Lines holding the string "scene" are the ones to copy; find them all in the data.
=====
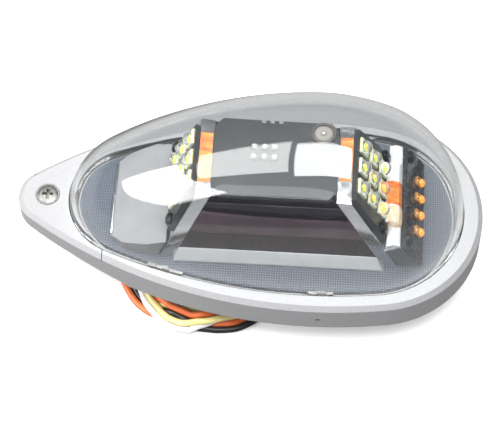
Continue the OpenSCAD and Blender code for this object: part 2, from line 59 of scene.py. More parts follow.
def aim_camera():
    az, el, roll = (math.radians(a) for a in (CAMERA_AZIMUTH, CAMERA_ELEVATION, CAMERA_ROLL))
    back = Vector((math.sin(az) * math.cos(el), -math.cos(az) * math.cos(el), math.sin(el)))
    right = Vector((math.cos(az), math.sin(az), 0))
    up = back.cross(right)
    turned_right = math.cos(roll) * right + math.sin(roll) * up
    turned_up = -math.sin(roll) * right + math.cos(roll) * up
    data = bpy.data.cameras.new("camera")
    data.sensor_width = 36
    data.lens = CAMERA_LENS
    data.clip_start, data.clip_end = 0.05, 20
    camera = bpy.data.objects.new("camera", data)
    turn = Matrix((turned_right, turned_up, back)).transposed().to_4x4()
    camera.matrix_world = Matrix.Translation(CAMERA_TARGET + back * CAMERA_DISTANCE) @ turn
    bpy.context.scene.collection.objects.link(camera)
    bpy.context.scene.camera = camera


aim_camera()

# ---- materials ----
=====
--- RESULT OF THIS EXERCISE ---
Continue the OpenSCAD and Blender code for this object: part 2, from line 59 of scene.py. More parts follow.
    bpy.context.scene.collection.objects.link(camera)
    bpy.context.scene.camera = camera